Put Harper’s next-year destination aside for a minute, and consider his 2018, because Washington is the only place he can win a title now. At the moment, and for the next six months, that matters. His trick individually, and the Nationals’ trick collectively, will be dismissing the devastation of Game 5 division series losses in 2012, 2016 and 2017 to the St. Louis Cardinals, Los Angeles Dodgers and Chicago Cubs, respectively. That’s part of the fabric of the fan experience, and it would make a title sweeter for those who were in the stands those nights, who walked to their cars or the Metro in a daze. It can’t be the players’ focus. That’s what folds are made of. Don’t try to make up for past pain. Just play.
Dave Martinez, the manager who inherits a roster perhaps 25 other clubs would trade for, was in the other dugout last year, the bench coach for Chicago when the Cubs won a still-can’t-believe-it clincher at Nationals Park. He knows what it’s like to be favored from the first day of spring training. The Nationals aren’t as clear-cut in that role as the Cubs were in 2016. But they also can’t cast themselves as some sort of underdog, because that would be disingenuous. So Martinez’s message is simple: Don’t run from what people expect, but don’t obsess about it, either.
“For me, it’s more about embracing it,” Martinez said. “From day one I told them, I said, ‘Hey, we’re going to play the last game of the World Series and win. That’s what our expectations are. How do we do that? It’s by staying in here. Be present. Don’t be perfect, but be present.’ ”
Maybe that mantra will work. It’s worth a try, and it comes with cred, because the Cubs for whom Martinez served as bench coach in 2016 did in fact play the last game of the World Series — and win. The Nats have burned through managers, with division titles won by Davey Johnson, Matt Williams and Dusty Baker (twice). Next man, and next mantra, up.
Indeed, each year, as the expectations stay the same, the characters change. The only members of that breakthrough 2012 team still remaining in D.C. are mainstay Ryan Zimmerman, lefty Gonzalez, co-ace Stephen Strasburg and Harper, who was a rookie called up late that April.
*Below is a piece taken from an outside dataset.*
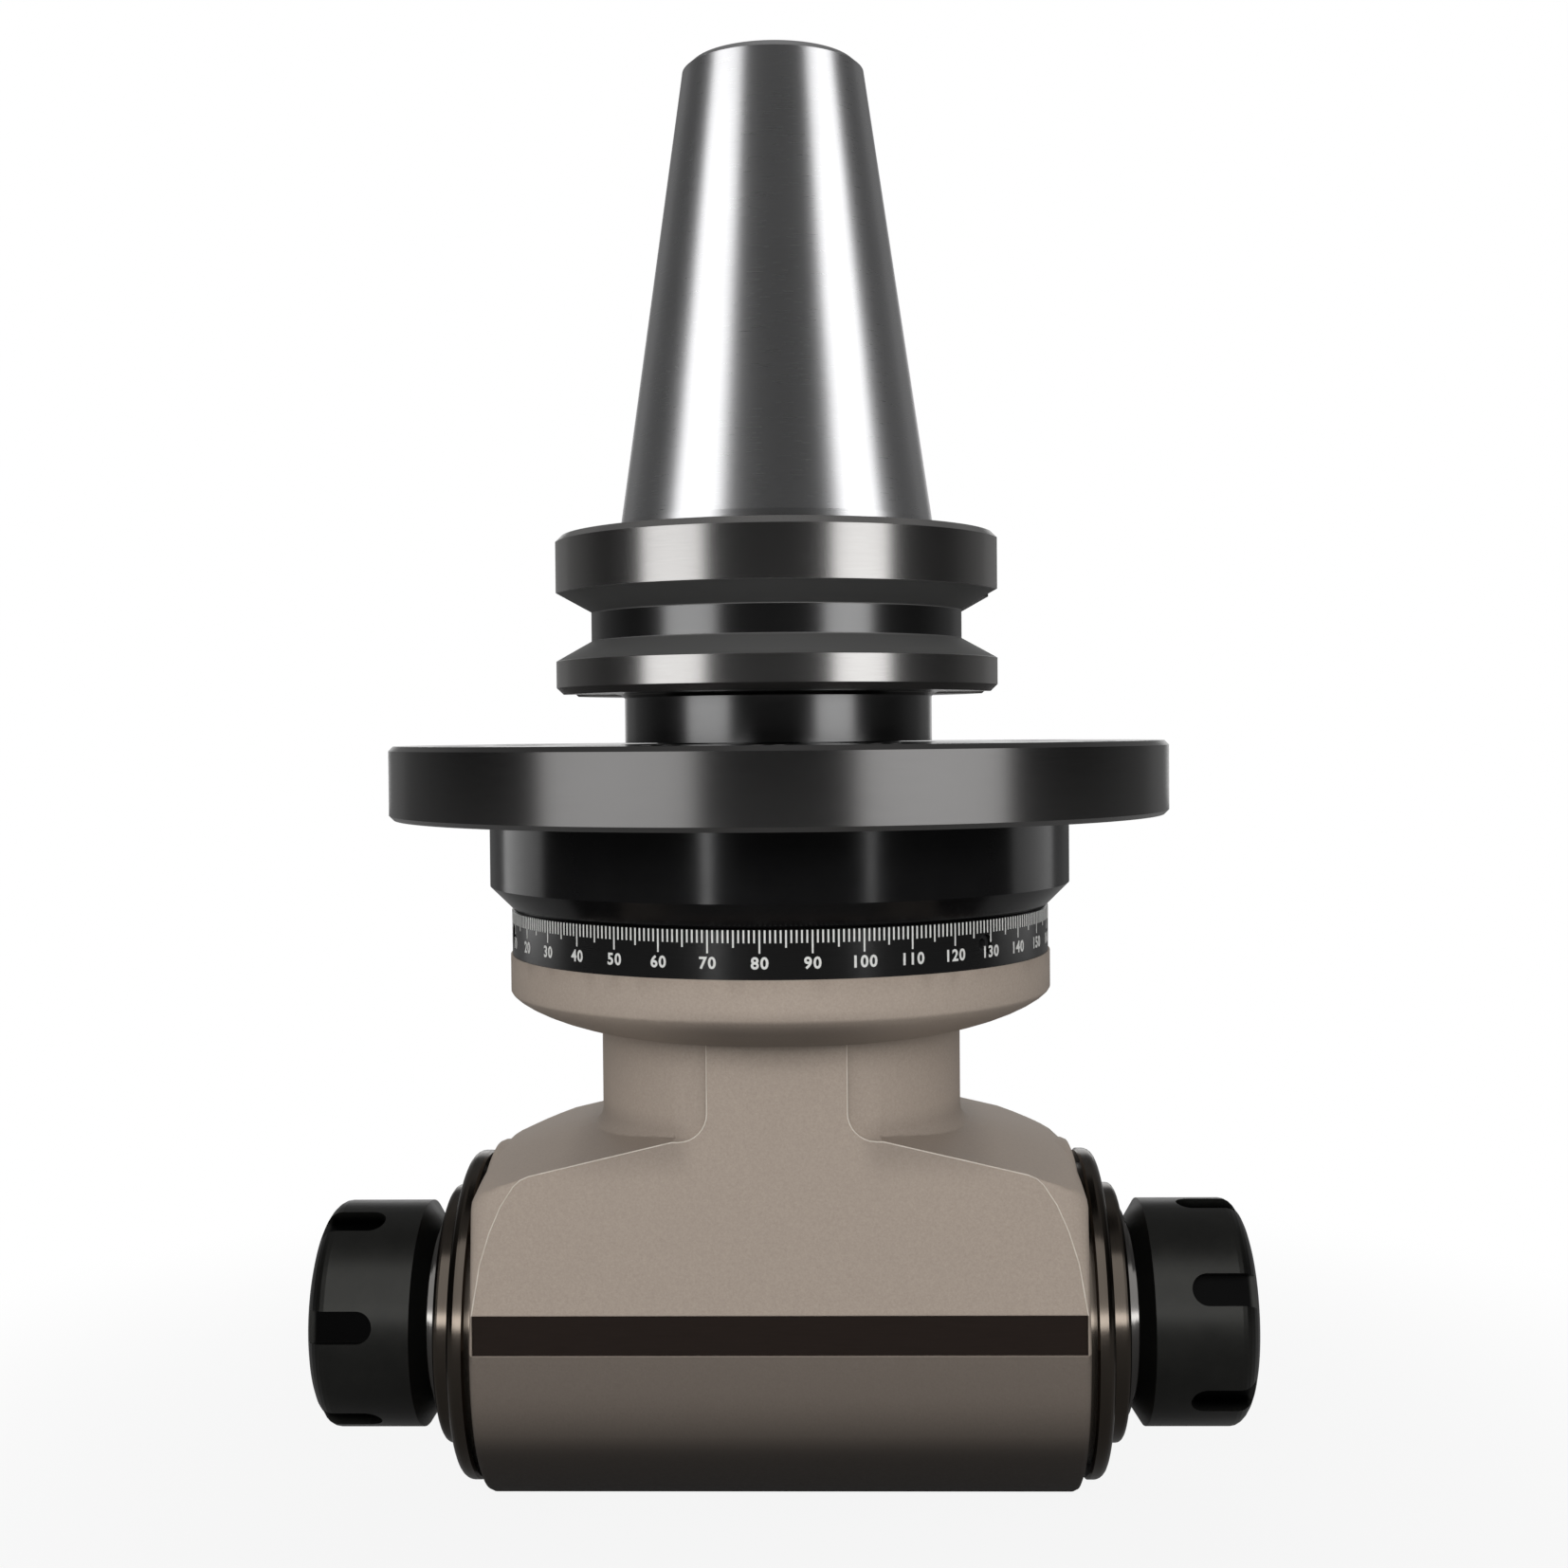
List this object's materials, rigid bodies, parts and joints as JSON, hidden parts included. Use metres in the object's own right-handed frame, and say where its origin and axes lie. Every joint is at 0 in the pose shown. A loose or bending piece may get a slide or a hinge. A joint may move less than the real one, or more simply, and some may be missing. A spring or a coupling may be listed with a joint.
{
  "type": "right angle milling head",
  "caption": "Two-way right angle milling head: taper shank, mounting disc, swivelling cast housing with a degree scale, and a collet spindle at each end.",
  "frame": {"origin": "centre of the taper's gauge plane", "axes": "+Z along the input axis towards the taper's small end, +X along the right output spindle, -Y towards the front face"},
  "size_m": [0.2088, 0.173, 0.3185],
  "materials": {
    "disc_steel": "dark, turned, satin",
    "collar_black": "black, glossy",
    "scale_black": "black, satin, with white graduations",
    "screw_steel": "black oxide",
    "seal_rubber": "matt",
    "cast_beige": "beige, fine sandblasted grain",
    "inner_steel": "turned",
    "ground_steel": "ground and polished",
    "flange_steel": "turned, satin",
    "cap_brown": "dark brownish, satin",
    "spindle_steel": "turned",
    "nut_black": "black oxide, satin",
    "collet_steel": "ground",
    "gear_steel": "cut"
  },
  "bodies": {
    "mounting_flange": {"mounting_disc": "disc_steel", "swivel_collar": "collar_black", "disc_screws": "screw_steel", "clamp_screws": "screw_steel", "shaft_seal": "seal_rubber"},
    "swivel_housing": {"housing": "cast_beige", "scale_ring": "scale_black", "scale_ring_screws": "screw_steel", "swivel_retainer": "inner_steel", "retainer_screws": "screw_steel", "upper_bearing_outer": "inner_steel", "upper_bearing_balls": "inner_steel", "lower_bearing_outer": "inner_steel", "lower_bearing_balls": "inner_steel", "left_bearing_outers": "inner_steel", "left_bearing_balls": "inner_steel", "left_bearing_cap": "cap_brown", "left_seal": "seal_rubber", "right_bearing_outers": "inner_steel", "right_bearing_balls": "inner_steel", "right_bearing_cap": "cap_brown", "right_seal": "seal_rubber"},
    "input_shaft": {"taper_shank": "ground_steel", "drive_flange": "flange_steel", "upper_bearing_inner": "inner_steel", "lower_bearing_inner": "inner_steel", "input_spacer": "inner_steel", "input_lock_nut": "inner_steel", "drive_pinion": "gear_steel", "pinion_key": "inner_steel", "pinion_washer": "inner_steel", "pinion_bolt": "inner_steel"},
    "left_output": {"left_spindle": "spindle_steel", "left_bearing_inners": "inner_steel", "left_gear": "gear_steel", "left_gear_key": "inner_steel", "left_lock_nut": "inner_steel", "left_labyrinth_ring": "cap_brown"},
    "right_output": {"right_spindle": "spindle_steel", "right_bearing_inners": "inner_steel", "right_gear": "gear_steel", "right_gear_key": "inner_steel", "right_lock_nut": "inner_steel", "right_labyrinth_ring": "cap_brown"},
    "left_collet_body": {"left_collet": "collet_steel"},
    "left_nut_body": {"left_nut": "nut_black"},
    "right_collet_body": {"right_collet": "collet_steel"},
    "right_nut_body": {"right_nut": "nut_black"}
  },
  "joints": [
    {"name": "swivel", "type": "hinge", "parent": "mounting_flange", "child": "swivel_housing", "pos_m": [0, 0, -0.08], "axis": [0, 0, 1], "continuous": true},
    {"name": "input_spin", "type": "hinge", "parent": "swivel_housing", "child": "input_shaft", "pos_m": [0, 0, 0], "axis": [0, 0, 1], "continuous": true},
    {"name": "left_spin", "type": "hinge", "parent": "swivel_housing", "child": "left_output", "pos_m": [0, 0, -0.178], "axis": [1, 0, 0], "continuous": true},
    {"name": "right_spin", "type": "hinge", "parent": "swivel_housing", "child": "right_output", "pos_m": [0, 0, -0.178], "axis": [1, 0, 0], "continuous": true},
    {"name": "left_collet_slide", "type": "slide", "parent": "left_output", "child": "left_collet_body", "axis": [-1, 0, 0], "range_m": [0, 0.0113]},
    {"name": "left_nut_turn", "type": "hinge", "parent": "left_collet_body", "child": "left_nut_body", "pos_m": [0, 0, -0.178], "axis": [-1, 0, 0], "range_deg": [0, 2700]},
    {"name": "right_collet_slide", "type": "slide", "parent": "right_output", "child": "right_collet_body", "axis": [1, 0, 0], "range_m": [0, 0.0113]},
    {"name": "right_nut_turn", "type": "hinge", "parent": "right_collet_body", "child": "right_nut_body", "pos_m": [0, 0, -0.178], "axis": [1, 0, 0], "range_deg": [0, 2700]}
  ],
  "couplings": [
    {"joint": "left_spin", "follows": "input_spin", "ratio": 1},
    {"joint": "right_spin", "follows": "input_spin", "ratio": -1},
    {"joint": "left_collet_slide", "follows": "left_nut_turn", "m_per_rad": 0.00023873},
    {"joint": "right_collet_slide", "follows": "right_nut_turn", "m_per_rad": 0.00023873}
  ]
}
When Harper arrived for his debut in Los Angeles to face the Dodgers, the Nationals were in first place in the National League East. He has never faced a meaningless day in the majors. Even the debacles of 2013 and 2015, when promising teams disappointed, were defined by what those teams might have done.
The immediate aftermath of each of those seasons — particularly the four division series defeats, three in Game 5s hosted in Washington — has been hard to absorb, and not just for the fan base. Harper found himself back home in Las Vegas last October when the National League Championship Series began, listening to music and staring into space. The Cubs and the Dodgers played on. The Nats sat at home.
“You sit there, and you’re like, ‘God, how are we not in L.A. right now playing the Dodgers?’ ” he said. “You look back, a ball rolls this way, a ball rolls that way, and there we are.
“You can’t make excuses, because we have to do it. But I think as a team, we sit there and are like, ‘Man, how are we not there?’ ”
Those are the questions that will need answers should the 2018 ending match those from all those previous runs. The reality is that, immediately after that kind of end, this year’s team would face the weighty issues of whether Rizzo, Harper and the others will remain. Indeed, the franchise’s direction could shift, and dramatically — after the season, not during it.
No one with these Nationals — not the front-office members who have overseen this process nor the scouts on the ground who have helped identify the players nor the coaches in the minors who have overseen their development — sees 2018 as some sort of “window.” That was supposed to be the case in 2015, right? What happened then? The Nats replaced Zimmermann, Desmond and the rest — and won two more division titles. Doug Harris, who oversees player development, will still be readying players for the majors. Kris Kline, who oversees scouting, will still be drafting them. Johnny DiPuglia, who oversees an ever-improving Latin American development program, will be looking for the next Victor Robles.
This is a “window,” sure. But it’s a window for the members of the 2018 Nationals only. It’s not a referendum on baseball in this town. The Nats, right now, have Rizzo ready to make a deal at the deadline, Harper in right and at the plate, Murphy at second and in the box. The offseason, and all its intrigue, doesn’t start until the season is over. And it hasn’t even started yet. Why not revel in the possibility?
“We just have to do it,” Harper said.
And what if they did? Now that would change the course of baseball in Washington.